What is needed is an exact copy of the lines from the one containing "2.0), (-8.0, 14.0)]" to the one containing "obj.matrix_parent_inverse = Matrix.Identity(4)", both lines included, and no other lines.

----- Extracted records -----

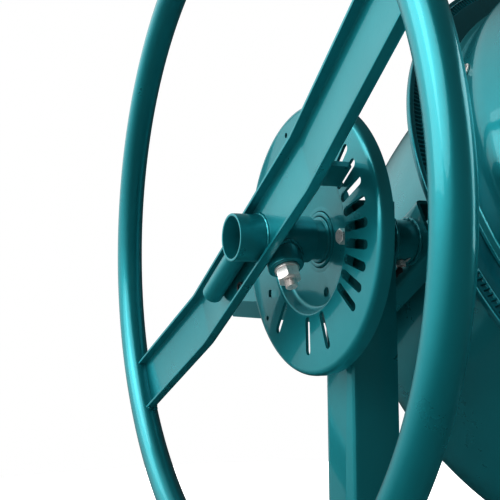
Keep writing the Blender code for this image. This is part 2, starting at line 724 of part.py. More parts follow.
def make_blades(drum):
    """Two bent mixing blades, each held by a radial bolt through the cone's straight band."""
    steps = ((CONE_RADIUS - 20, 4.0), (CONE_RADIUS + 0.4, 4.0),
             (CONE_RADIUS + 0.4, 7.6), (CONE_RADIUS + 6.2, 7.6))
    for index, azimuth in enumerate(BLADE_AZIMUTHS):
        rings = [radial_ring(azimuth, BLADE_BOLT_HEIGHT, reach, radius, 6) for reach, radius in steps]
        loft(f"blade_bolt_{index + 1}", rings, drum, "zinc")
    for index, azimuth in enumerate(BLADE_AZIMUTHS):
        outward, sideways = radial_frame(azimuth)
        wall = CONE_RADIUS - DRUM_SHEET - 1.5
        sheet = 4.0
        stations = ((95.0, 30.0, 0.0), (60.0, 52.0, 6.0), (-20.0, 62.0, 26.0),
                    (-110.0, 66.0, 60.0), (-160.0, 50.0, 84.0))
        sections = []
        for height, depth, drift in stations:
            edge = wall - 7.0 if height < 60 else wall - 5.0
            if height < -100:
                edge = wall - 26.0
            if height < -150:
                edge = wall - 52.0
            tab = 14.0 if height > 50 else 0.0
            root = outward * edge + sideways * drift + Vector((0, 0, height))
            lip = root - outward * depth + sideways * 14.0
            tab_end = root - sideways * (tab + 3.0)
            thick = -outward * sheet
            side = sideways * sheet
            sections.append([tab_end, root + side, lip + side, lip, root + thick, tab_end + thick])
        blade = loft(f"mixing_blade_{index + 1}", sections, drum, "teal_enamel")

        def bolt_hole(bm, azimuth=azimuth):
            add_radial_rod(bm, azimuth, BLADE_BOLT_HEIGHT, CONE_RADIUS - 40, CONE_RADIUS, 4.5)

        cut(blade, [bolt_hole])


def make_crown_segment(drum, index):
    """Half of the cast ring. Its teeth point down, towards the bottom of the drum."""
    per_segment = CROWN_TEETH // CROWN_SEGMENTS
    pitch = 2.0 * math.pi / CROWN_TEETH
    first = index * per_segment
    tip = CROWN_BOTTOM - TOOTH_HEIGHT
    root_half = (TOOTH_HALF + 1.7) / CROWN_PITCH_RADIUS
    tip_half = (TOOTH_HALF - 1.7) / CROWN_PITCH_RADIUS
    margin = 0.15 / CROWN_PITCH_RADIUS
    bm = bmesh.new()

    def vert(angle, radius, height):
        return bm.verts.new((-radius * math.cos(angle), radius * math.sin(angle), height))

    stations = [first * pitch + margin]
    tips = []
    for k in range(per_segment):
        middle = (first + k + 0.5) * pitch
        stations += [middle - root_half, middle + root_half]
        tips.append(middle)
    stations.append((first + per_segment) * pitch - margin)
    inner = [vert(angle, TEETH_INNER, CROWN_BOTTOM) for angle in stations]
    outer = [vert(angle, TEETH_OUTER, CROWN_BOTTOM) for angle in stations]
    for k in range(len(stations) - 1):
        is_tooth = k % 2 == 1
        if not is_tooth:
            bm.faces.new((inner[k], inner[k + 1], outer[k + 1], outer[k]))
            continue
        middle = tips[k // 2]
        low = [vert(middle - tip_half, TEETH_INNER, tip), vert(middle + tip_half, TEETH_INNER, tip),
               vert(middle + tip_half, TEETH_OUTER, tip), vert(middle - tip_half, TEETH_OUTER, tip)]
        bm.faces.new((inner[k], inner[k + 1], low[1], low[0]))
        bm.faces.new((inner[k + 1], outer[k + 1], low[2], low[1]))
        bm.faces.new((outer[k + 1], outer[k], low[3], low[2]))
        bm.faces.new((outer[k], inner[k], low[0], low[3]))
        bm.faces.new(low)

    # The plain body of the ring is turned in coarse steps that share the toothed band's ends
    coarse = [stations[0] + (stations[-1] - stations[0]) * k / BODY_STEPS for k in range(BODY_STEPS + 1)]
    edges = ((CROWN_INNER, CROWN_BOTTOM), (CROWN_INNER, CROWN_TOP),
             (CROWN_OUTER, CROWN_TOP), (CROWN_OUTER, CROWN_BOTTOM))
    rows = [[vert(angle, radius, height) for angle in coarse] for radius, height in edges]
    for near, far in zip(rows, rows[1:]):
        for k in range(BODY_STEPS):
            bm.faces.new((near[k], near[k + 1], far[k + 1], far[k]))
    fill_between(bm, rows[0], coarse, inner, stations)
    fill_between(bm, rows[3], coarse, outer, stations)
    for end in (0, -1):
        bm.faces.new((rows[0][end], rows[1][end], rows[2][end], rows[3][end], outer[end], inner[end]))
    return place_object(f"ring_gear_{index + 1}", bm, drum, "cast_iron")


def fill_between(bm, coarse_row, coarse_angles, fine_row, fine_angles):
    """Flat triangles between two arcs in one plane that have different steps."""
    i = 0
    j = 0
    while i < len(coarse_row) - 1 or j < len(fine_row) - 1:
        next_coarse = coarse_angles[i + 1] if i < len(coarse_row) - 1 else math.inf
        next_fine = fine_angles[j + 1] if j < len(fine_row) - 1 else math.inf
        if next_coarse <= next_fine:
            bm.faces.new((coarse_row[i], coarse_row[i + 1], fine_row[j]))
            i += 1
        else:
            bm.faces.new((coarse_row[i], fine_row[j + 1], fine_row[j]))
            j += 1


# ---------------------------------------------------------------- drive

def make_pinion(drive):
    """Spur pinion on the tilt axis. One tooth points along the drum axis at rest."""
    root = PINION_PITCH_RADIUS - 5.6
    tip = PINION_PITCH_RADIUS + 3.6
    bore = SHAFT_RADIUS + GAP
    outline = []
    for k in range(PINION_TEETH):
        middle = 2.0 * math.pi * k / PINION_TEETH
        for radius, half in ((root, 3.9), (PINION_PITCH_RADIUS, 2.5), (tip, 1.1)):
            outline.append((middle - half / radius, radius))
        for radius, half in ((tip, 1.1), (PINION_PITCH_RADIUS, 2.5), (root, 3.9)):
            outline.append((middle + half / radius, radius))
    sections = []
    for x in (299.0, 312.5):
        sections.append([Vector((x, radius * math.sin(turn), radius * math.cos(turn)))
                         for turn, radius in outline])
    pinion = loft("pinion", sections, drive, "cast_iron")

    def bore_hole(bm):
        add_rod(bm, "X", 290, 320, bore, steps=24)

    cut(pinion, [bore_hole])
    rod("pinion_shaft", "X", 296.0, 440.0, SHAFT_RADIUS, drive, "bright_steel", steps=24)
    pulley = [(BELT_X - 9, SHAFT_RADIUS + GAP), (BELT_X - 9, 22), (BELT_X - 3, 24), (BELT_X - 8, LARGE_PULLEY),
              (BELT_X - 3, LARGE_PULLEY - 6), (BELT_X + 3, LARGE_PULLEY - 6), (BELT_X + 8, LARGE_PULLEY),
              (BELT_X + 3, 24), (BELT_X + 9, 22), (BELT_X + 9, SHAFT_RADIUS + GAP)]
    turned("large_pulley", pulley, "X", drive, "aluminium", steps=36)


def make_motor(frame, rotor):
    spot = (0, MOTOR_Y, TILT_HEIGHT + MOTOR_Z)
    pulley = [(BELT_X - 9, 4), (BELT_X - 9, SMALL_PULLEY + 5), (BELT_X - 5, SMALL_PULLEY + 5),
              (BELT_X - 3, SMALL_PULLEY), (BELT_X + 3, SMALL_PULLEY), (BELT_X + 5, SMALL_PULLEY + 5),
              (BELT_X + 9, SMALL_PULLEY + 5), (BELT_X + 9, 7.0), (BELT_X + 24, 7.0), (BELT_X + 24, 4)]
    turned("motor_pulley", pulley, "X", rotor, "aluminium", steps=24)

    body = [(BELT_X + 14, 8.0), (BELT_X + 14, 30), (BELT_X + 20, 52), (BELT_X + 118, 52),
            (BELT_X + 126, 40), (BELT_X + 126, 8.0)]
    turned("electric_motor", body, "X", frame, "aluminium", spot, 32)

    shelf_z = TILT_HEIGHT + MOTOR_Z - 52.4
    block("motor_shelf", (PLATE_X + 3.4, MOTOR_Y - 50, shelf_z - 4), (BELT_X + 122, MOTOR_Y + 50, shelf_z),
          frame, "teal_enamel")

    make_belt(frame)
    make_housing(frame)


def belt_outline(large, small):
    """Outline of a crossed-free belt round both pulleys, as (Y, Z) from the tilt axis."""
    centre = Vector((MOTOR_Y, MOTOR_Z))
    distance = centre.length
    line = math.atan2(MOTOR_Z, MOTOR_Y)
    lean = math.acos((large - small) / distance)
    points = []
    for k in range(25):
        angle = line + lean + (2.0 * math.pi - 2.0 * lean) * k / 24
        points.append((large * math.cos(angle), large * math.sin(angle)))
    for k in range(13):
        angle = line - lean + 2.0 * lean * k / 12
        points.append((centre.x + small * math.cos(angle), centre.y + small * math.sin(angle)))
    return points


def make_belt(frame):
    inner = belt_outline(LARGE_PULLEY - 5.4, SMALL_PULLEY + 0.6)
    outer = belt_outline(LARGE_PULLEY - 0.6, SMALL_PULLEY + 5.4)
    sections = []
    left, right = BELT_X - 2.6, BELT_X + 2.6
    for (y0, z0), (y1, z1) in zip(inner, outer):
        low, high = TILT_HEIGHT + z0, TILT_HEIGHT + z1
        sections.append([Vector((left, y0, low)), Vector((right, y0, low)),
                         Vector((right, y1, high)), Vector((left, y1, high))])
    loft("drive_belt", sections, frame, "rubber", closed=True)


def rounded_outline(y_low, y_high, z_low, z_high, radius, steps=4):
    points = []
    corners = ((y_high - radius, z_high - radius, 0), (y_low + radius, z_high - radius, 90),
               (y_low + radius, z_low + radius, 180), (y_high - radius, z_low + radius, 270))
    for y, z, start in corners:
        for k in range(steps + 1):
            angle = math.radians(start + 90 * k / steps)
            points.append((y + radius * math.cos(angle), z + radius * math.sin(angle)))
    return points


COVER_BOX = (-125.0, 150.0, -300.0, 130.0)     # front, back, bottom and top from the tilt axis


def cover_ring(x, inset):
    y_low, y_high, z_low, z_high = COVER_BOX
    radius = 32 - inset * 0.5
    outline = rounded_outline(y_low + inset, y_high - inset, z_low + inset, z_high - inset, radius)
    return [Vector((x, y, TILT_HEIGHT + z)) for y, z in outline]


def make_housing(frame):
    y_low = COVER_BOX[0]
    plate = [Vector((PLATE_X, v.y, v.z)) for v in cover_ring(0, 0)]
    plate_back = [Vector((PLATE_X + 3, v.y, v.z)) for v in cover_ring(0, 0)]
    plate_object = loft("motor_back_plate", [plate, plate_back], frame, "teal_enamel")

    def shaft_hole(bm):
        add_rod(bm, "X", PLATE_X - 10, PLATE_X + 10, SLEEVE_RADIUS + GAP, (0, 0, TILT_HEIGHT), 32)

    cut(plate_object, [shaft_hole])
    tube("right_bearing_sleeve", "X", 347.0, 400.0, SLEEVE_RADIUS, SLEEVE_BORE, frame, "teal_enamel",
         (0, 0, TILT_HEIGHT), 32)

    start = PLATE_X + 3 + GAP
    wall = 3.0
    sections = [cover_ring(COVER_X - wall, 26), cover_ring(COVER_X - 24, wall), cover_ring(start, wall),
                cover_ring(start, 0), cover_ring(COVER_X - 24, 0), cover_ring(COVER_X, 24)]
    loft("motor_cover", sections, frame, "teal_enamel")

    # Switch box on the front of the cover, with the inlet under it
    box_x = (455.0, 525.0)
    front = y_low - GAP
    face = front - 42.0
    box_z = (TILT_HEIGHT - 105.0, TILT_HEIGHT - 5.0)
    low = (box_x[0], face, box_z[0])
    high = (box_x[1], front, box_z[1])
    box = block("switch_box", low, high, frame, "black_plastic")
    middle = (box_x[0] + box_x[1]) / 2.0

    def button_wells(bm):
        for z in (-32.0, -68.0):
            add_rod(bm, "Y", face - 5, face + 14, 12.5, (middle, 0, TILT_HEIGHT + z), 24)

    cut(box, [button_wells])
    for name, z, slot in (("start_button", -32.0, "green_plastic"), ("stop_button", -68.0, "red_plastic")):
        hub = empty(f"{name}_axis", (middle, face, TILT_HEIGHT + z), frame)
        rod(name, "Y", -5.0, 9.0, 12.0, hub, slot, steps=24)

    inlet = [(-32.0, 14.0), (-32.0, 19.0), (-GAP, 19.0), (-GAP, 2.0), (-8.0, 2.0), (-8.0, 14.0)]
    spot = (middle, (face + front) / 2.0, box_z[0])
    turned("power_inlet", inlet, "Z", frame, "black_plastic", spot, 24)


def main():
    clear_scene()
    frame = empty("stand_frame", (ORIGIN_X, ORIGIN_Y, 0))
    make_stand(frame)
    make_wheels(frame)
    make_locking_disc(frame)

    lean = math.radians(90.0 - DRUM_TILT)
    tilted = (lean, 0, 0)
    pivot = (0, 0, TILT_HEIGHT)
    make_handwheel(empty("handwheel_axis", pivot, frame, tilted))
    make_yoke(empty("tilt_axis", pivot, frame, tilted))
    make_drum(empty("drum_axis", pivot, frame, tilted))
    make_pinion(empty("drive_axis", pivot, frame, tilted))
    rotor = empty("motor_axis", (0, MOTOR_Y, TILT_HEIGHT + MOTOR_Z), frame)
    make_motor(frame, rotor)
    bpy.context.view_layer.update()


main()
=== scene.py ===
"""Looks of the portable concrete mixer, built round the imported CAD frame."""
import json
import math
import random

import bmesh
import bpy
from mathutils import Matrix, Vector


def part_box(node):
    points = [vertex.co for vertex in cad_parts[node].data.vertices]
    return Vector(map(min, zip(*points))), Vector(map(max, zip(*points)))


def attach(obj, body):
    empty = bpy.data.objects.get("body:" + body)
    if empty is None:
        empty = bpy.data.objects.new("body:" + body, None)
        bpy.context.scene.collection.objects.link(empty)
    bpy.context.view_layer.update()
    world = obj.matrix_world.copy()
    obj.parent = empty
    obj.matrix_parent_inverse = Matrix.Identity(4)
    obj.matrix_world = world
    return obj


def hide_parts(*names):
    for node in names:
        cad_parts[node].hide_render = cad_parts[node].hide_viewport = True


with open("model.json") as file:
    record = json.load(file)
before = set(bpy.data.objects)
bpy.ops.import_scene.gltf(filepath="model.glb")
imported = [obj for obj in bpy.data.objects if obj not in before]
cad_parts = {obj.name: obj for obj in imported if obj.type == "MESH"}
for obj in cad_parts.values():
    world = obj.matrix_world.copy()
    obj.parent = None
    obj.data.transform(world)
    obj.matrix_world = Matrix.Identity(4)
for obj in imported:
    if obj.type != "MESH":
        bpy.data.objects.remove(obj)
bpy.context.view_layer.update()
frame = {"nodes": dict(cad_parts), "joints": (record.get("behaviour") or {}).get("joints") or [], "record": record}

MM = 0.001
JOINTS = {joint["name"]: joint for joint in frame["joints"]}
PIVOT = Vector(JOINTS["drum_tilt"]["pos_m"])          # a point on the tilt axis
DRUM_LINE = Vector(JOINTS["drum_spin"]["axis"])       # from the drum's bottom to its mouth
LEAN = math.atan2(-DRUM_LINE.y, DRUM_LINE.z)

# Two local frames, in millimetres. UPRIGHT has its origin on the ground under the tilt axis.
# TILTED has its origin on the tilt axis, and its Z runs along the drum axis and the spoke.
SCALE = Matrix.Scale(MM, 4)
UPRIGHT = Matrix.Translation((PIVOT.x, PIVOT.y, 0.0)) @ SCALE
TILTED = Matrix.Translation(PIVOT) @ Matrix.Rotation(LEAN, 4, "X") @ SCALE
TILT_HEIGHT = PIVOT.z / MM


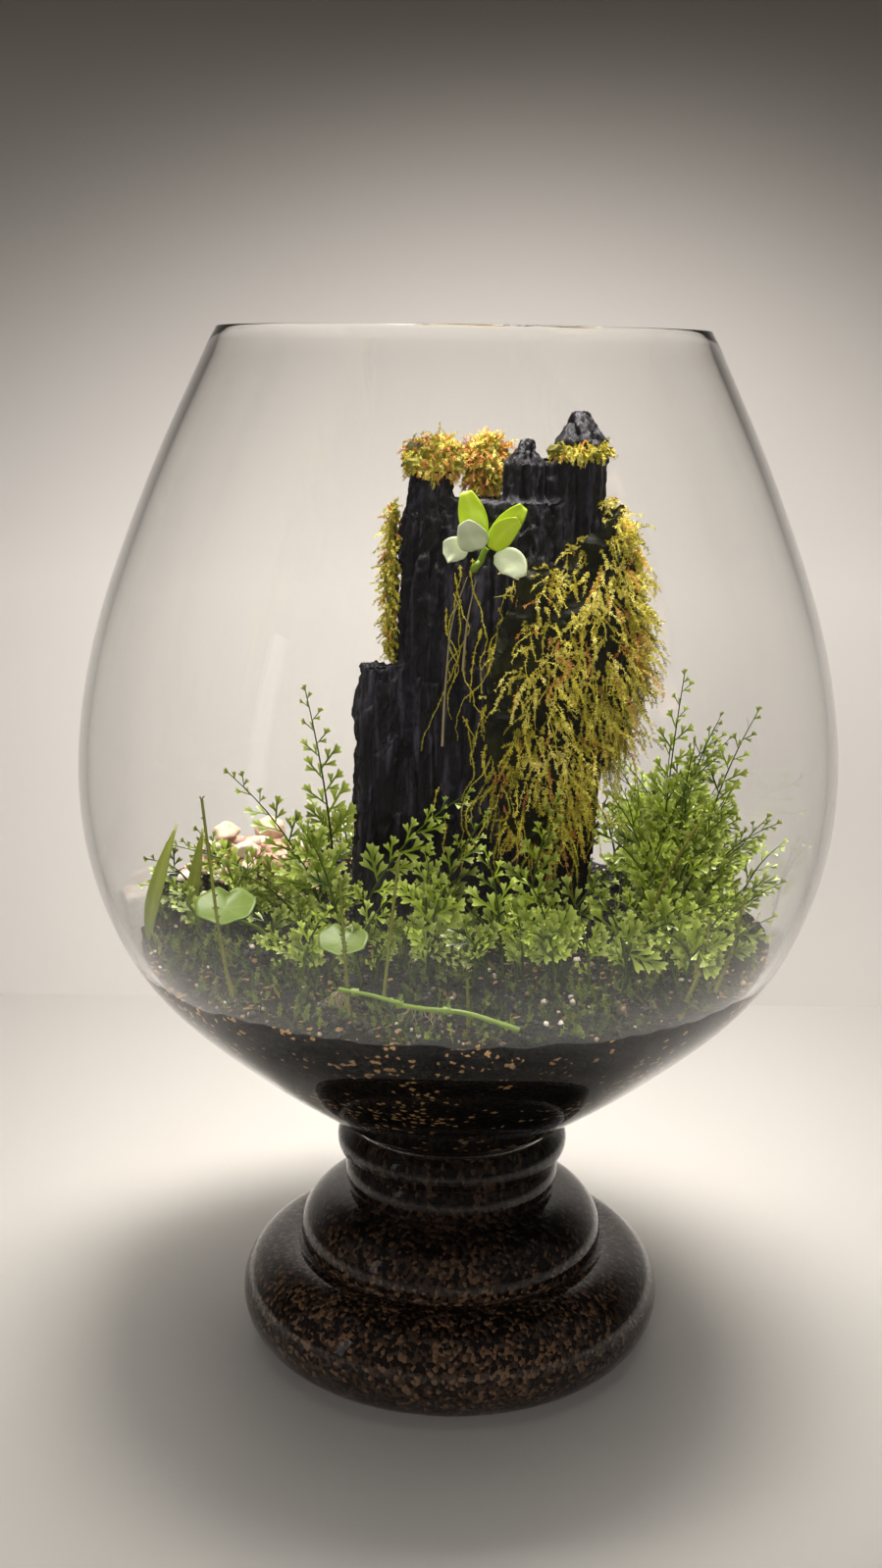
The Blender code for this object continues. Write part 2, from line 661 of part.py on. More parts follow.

-----

* [Solution below]
    inlet = [(-32.0, 14.0), (-32.0, 19.0), (-GAP, 19.0), (-GAP, 2.0), (-8.0, 2.0), (-8.0, 14.0)]
    spot = (middle, (face + front) / 2.0, box_z[0])
    turned("power_inlet", inlet, "Z", frame, "black_plastic", spot, 24)


def main():
    clear_scene()
    frame = empty("stand_frame", (ORIGIN_X, ORIGIN_Y, 0))
    make_stand(frame)
    make_wheels(frame)
    make_locking_disc(frame)

    lean = math.radians(90.0 - DRUM_TILT)
    tilted = (lean, 0, 0)
    pivot = (0, 0, TILT_HEIGHT)
    make_handwheel(empty("handwheel_axis", pivot, frame, tilted))
    make_yoke(empty("tilt_axis", pivot, frame, tilted))
    make_drum(empty("drum_axis", pivot, frame, tilted))
    make_pinion(empty("drive_axis", pivot, frame, tilted))
    rotor = empty("motor_axis", (0, MOTOR_Y, TILT_HEIGHT + MOTOR_Z), frame)
    make_motor(frame, rotor)
    bpy.context.view_layer.update()


main()
=== scene.py ===
"""Looks of the portable concrete mixer, built round the imported CAD frame."""
import json
import math
import random

import bmesh
import bpy
from mathutils import Matrix, Vector


def part_box(node):
    points = [vertex.co for vertex in cad_parts[node].data.vertices]
    return Vector(map(min, zip(*points))), Vector(map(max, zip(*points)))


def attach(obj, body):
    empty = bpy.data.objects.get("body:" + body)
    if empty is None:
        empty = bpy.data.objects.new("body:" + body, None)
        bpy.context.scene.collection.objects.link(empty)
    bpy.context.view_layer.update()
    world = obj.matrix_world.copy()
    obj.parent = empty
    obj.matrix_parent_inverse = Matrix.Identity(4)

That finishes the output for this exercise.